■ **Given instruction**: From the entries below, reproduce exactly the line containing "def main() ->", the line containing "if obj.type not", and every line in between, with nothing added.

>>>

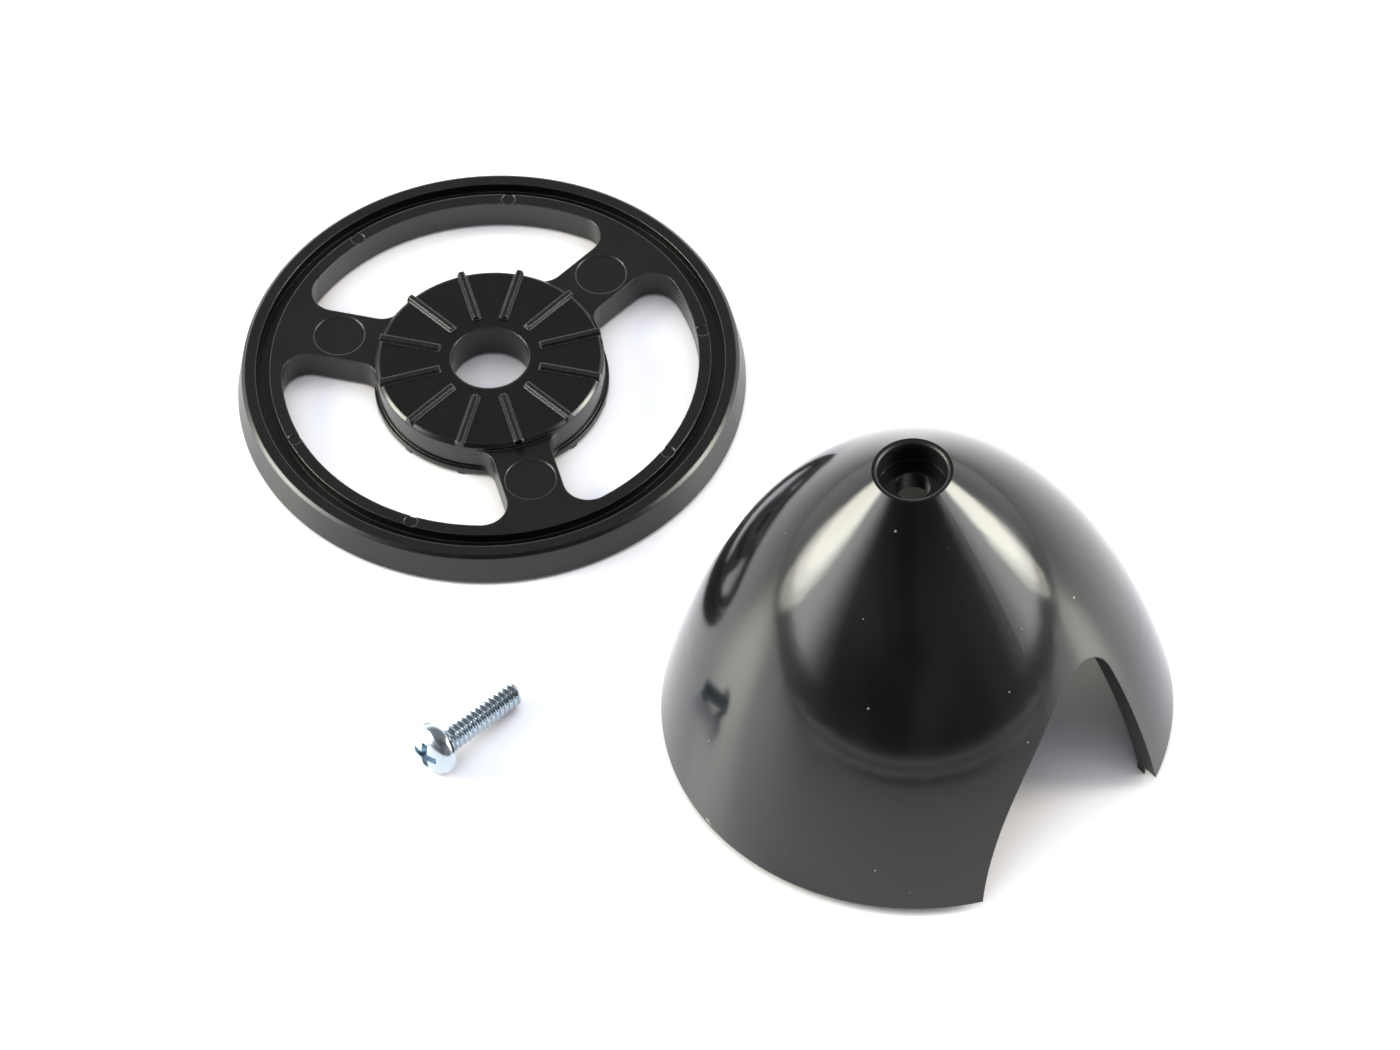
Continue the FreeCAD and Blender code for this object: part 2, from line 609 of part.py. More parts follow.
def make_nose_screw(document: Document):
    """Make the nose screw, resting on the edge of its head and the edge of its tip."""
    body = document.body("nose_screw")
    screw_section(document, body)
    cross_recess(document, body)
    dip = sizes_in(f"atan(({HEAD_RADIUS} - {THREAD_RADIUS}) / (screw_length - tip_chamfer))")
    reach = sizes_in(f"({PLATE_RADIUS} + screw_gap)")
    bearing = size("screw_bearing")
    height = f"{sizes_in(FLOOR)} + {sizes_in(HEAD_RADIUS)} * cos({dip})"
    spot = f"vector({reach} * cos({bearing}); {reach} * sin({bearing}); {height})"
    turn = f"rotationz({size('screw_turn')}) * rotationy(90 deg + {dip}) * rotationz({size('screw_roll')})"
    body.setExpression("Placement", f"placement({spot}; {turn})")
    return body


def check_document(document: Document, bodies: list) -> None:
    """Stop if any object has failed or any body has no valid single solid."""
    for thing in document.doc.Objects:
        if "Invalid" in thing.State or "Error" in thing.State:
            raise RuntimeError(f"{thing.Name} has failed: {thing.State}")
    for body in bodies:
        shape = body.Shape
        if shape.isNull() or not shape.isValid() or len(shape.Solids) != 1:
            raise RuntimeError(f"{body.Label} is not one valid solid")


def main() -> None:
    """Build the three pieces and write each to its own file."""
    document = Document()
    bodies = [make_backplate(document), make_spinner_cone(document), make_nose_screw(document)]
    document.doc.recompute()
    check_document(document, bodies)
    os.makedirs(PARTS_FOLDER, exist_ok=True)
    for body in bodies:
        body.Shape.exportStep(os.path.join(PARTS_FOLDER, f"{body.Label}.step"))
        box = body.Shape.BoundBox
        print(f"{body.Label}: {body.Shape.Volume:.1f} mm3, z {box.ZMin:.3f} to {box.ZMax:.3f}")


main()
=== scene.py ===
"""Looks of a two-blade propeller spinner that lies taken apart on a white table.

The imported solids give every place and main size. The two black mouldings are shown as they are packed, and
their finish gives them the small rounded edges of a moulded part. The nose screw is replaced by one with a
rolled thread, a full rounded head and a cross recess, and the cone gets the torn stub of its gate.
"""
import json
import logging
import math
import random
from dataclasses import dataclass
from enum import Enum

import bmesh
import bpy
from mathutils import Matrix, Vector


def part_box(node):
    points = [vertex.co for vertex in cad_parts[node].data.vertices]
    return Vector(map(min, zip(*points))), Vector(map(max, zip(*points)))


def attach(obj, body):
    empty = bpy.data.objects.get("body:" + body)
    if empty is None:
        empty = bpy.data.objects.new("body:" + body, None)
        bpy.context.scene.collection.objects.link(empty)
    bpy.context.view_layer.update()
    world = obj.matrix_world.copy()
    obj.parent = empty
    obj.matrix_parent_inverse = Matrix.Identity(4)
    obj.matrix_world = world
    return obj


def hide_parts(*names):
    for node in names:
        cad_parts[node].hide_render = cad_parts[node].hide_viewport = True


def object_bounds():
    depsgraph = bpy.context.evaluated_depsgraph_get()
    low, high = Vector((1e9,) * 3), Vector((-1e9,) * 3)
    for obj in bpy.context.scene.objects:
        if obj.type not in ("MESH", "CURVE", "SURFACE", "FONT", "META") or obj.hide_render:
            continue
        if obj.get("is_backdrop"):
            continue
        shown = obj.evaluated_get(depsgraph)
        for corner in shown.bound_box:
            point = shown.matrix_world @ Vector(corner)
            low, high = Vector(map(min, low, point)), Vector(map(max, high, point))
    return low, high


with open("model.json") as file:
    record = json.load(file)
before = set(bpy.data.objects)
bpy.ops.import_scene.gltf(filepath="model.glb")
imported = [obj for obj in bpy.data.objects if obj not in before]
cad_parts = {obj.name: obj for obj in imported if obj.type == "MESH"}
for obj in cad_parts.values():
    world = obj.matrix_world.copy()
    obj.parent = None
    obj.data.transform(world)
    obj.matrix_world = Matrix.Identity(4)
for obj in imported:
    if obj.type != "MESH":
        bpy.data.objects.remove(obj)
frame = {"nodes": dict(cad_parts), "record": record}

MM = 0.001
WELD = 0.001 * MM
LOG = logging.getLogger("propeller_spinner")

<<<
>>>

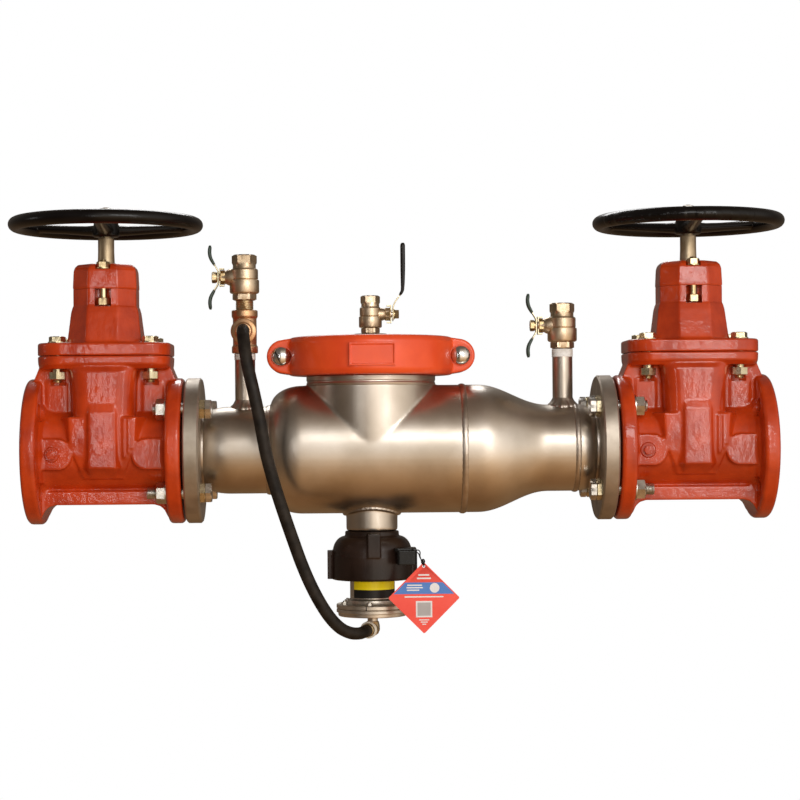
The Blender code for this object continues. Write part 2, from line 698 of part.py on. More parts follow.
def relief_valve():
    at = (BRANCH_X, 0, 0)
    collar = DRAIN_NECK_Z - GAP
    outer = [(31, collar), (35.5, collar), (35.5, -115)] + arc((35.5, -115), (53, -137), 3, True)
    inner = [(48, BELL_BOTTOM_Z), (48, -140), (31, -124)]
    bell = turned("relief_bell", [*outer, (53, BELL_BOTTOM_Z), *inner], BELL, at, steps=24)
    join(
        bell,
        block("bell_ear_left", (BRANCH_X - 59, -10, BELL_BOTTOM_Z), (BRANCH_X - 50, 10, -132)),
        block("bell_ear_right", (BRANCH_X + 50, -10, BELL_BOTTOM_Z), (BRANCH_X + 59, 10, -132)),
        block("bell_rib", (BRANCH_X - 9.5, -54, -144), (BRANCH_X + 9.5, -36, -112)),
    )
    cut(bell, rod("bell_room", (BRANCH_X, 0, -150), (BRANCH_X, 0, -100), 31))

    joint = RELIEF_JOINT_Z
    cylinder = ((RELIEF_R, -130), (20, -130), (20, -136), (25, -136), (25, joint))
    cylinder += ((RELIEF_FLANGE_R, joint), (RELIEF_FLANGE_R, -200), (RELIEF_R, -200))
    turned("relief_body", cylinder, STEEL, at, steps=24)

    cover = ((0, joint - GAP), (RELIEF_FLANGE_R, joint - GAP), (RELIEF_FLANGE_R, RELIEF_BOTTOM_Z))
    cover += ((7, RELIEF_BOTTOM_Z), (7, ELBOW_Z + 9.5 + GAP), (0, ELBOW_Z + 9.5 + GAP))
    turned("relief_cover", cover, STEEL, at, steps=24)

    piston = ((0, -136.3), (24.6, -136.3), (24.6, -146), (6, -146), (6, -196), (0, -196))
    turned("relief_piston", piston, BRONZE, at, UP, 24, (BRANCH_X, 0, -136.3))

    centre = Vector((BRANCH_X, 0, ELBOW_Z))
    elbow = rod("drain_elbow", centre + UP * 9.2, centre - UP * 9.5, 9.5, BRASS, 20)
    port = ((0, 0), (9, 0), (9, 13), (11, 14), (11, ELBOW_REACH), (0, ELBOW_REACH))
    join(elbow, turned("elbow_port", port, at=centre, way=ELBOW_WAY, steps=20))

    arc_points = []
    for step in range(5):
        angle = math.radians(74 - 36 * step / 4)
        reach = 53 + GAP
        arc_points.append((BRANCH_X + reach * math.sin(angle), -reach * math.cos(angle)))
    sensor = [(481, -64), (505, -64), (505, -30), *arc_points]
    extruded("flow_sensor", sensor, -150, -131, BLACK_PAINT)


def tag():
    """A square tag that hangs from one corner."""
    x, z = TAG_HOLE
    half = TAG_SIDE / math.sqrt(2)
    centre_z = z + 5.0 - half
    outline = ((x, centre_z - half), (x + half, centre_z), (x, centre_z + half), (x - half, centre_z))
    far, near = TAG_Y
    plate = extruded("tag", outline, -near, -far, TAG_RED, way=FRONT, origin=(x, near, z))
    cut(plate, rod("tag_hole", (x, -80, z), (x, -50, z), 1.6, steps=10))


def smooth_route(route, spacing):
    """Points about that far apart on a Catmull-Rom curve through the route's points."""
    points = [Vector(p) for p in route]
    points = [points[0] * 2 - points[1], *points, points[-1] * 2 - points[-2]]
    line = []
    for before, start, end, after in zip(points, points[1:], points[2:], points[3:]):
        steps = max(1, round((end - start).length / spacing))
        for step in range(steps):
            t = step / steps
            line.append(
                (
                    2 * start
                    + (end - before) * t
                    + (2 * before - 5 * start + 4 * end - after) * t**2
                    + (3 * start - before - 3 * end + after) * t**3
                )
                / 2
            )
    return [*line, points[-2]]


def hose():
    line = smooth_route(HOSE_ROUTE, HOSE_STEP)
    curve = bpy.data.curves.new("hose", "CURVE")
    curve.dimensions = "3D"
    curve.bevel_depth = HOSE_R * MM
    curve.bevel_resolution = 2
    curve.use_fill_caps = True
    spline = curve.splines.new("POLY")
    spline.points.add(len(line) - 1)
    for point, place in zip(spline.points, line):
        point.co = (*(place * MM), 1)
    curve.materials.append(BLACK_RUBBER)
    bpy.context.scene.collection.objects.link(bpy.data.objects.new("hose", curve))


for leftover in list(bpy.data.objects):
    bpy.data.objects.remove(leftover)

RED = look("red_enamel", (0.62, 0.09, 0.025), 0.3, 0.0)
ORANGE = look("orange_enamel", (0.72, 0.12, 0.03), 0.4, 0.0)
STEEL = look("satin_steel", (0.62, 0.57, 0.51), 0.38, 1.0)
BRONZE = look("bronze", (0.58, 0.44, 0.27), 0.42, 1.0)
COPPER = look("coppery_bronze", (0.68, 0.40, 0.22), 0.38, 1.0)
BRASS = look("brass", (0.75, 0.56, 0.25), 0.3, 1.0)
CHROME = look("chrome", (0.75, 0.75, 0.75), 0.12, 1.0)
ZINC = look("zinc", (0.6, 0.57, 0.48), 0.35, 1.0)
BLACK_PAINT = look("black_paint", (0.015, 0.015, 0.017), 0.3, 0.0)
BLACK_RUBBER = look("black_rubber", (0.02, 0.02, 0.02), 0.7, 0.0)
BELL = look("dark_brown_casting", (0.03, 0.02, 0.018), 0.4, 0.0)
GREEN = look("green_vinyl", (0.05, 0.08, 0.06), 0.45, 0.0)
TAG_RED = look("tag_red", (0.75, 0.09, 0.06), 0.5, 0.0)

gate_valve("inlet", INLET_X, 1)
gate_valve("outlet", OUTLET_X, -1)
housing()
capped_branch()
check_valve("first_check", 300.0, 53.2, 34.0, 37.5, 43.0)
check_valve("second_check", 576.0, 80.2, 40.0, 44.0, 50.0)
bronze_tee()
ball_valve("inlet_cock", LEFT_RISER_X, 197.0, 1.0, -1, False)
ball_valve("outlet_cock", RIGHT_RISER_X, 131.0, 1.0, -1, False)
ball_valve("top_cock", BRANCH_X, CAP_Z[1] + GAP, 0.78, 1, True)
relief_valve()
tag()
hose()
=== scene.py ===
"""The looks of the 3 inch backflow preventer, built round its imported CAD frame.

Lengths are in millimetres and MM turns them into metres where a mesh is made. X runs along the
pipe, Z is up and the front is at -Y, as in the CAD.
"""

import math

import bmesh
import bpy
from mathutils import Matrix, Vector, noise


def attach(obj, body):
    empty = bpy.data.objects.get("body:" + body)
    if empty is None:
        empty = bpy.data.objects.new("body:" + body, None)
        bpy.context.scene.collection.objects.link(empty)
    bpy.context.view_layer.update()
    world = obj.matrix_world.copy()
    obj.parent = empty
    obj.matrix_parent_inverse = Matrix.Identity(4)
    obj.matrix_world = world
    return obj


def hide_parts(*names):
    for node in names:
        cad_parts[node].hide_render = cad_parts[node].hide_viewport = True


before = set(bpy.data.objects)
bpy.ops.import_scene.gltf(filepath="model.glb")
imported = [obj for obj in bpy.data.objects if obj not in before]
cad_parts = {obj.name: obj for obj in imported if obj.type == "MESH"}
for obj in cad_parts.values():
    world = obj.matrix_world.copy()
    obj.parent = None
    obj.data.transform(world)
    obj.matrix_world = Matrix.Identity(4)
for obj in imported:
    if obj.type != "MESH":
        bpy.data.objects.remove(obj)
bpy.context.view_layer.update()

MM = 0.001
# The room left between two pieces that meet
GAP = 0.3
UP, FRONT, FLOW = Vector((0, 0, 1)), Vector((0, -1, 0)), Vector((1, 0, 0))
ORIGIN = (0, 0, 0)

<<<
>>>

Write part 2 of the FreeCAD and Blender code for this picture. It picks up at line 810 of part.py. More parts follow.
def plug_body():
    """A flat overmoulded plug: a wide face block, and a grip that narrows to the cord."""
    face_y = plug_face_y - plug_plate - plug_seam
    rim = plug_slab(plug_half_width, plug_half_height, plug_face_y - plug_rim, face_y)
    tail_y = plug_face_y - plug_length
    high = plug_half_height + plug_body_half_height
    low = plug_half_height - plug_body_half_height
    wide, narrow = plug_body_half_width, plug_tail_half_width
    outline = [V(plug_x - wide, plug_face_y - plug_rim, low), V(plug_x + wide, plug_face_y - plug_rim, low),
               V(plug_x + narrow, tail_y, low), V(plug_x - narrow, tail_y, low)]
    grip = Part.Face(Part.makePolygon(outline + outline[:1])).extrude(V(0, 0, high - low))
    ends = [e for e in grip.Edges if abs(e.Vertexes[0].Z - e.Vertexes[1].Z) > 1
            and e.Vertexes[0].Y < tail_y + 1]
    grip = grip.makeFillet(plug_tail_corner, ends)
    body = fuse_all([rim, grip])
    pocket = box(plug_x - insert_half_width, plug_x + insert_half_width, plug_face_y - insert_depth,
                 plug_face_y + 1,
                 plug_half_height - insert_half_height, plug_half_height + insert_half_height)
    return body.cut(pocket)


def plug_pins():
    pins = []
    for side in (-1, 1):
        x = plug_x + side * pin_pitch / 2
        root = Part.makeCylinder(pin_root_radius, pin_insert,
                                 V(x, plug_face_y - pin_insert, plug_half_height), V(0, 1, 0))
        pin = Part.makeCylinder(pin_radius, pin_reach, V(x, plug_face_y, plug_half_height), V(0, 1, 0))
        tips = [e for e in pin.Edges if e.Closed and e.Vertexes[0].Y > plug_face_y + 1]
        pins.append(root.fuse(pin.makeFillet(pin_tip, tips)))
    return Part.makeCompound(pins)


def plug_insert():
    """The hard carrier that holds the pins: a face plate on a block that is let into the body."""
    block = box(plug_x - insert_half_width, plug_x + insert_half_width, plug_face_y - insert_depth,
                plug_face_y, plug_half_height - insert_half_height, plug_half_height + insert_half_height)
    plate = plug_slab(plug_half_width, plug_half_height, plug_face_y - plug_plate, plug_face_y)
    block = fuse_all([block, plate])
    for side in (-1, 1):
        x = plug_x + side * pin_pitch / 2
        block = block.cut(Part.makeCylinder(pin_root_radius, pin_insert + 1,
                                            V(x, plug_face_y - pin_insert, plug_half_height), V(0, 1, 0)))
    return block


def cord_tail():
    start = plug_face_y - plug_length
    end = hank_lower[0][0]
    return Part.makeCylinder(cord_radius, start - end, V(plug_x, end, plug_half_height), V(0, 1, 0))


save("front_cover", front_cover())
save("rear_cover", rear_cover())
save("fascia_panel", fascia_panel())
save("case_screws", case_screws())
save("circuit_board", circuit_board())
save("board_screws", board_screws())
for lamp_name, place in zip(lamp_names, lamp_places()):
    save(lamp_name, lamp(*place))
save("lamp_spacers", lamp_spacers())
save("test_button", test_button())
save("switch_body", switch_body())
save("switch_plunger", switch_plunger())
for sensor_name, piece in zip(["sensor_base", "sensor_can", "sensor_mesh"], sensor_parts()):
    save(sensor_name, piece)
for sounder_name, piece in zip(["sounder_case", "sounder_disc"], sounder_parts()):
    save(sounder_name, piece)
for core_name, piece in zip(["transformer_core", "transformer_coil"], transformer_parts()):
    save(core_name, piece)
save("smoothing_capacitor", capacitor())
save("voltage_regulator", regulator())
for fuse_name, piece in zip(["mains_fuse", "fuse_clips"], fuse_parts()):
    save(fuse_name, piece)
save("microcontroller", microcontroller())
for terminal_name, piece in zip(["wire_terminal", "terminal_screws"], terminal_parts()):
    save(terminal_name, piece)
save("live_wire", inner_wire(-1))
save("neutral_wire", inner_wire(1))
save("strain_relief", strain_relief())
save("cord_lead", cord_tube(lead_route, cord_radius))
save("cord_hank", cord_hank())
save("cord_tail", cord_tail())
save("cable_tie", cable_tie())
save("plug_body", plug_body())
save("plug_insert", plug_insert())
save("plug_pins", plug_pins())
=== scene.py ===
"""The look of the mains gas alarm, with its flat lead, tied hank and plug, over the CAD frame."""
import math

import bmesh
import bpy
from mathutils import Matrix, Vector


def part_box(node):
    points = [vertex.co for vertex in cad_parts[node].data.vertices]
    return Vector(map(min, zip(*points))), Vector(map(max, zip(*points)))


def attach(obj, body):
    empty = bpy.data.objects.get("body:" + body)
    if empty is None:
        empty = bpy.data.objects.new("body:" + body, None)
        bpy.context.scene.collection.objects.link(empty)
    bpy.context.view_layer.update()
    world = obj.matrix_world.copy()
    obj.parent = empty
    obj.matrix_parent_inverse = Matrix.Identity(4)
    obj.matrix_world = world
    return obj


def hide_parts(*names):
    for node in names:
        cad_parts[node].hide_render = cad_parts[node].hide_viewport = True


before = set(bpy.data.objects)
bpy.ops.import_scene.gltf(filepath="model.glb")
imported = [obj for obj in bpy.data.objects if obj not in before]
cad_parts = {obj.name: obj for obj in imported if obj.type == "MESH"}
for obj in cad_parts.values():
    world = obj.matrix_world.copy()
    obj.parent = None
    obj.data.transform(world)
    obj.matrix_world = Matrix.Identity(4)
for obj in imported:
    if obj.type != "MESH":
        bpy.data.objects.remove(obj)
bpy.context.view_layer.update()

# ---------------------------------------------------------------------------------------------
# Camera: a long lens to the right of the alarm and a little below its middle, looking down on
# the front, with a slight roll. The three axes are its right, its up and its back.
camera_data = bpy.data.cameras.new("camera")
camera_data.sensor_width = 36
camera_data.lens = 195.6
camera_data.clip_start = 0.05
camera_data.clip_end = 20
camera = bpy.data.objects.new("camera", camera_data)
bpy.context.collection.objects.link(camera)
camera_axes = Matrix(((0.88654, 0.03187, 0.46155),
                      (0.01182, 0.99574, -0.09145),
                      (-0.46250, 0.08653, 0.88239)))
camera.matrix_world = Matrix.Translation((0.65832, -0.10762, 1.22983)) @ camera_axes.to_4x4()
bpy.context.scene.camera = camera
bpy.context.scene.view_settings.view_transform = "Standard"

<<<

■ **Exercise answer**:
def main() -> None:
    """Build the three pieces and write each to its own file."""
    document = Document()
    bodies = [make_backplate(document), make_spinner_cone(document), make_nose_screw(document)]
    document.doc.recompute()
    check_document(document, bodies)
    os.makedirs(PARTS_FOLDER, exist_ok=True)
    for body in bodies:
        body.Shape.exportStep(os.path.join(PARTS_FOLDER, f"{body.Label}.step"))
        box = body.Shape.BoundBox
        print(f"{body.Label}: {body.Shape.Volume:.1f} mm3, z {box.ZMin:.3f} to {box.ZMax:.3f}")


main()
=== scene.py ===
"""Looks of a two-blade propeller spinner that lies taken apart on a white table.

The imported solids give every place and main size. The two black mouldings are shown as they are packed, and
their finish gives them the small rounded edges of a moulded part. The nose screw is replaced by one with a
rolled thread, a full rounded head and a cross recess, and the cone gets the torn stub of its gate.
"""
import json
import logging
import math
import random
from dataclasses import dataclass
from enum import Enum

import bmesh
import bpy
from mathutils import Matrix, Vector


def part_box(node):
    points = [vertex.co for vertex in cad_parts[node].data.vertices]
    return Vector(map(min, zip(*points))), Vector(map(max, zip(*points)))


def attach(obj, body):
    empty = bpy.data.objects.get("body:" + body)
    if empty is None:
        empty = bpy.data.objects.new("body:" + body, None)
        bpy.context.scene.collection.objects.link(empty)
    bpy.context.view_layer.update()
    world = obj.matrix_world.copy()
    obj.parent = empty
    obj.matrix_parent_inverse = Matrix.Identity(4)
    obj.matrix_world = world
    return obj


def hide_parts(*names):
    for node in names:
        cad_parts[node].hide_render = cad_parts[node].hide_viewport = True


def object_bounds():
    depsgraph = bpy.context.evaluated_depsgraph_get()
    low, high = Vector((1e9,) * 3), Vector((-1e9,) * 3)
    for obj in bpy.context.scene.objects:
        if obj.type not in ("MESH", "CURVE", "SURFACE", "FONT", "META") or obj.hide_render:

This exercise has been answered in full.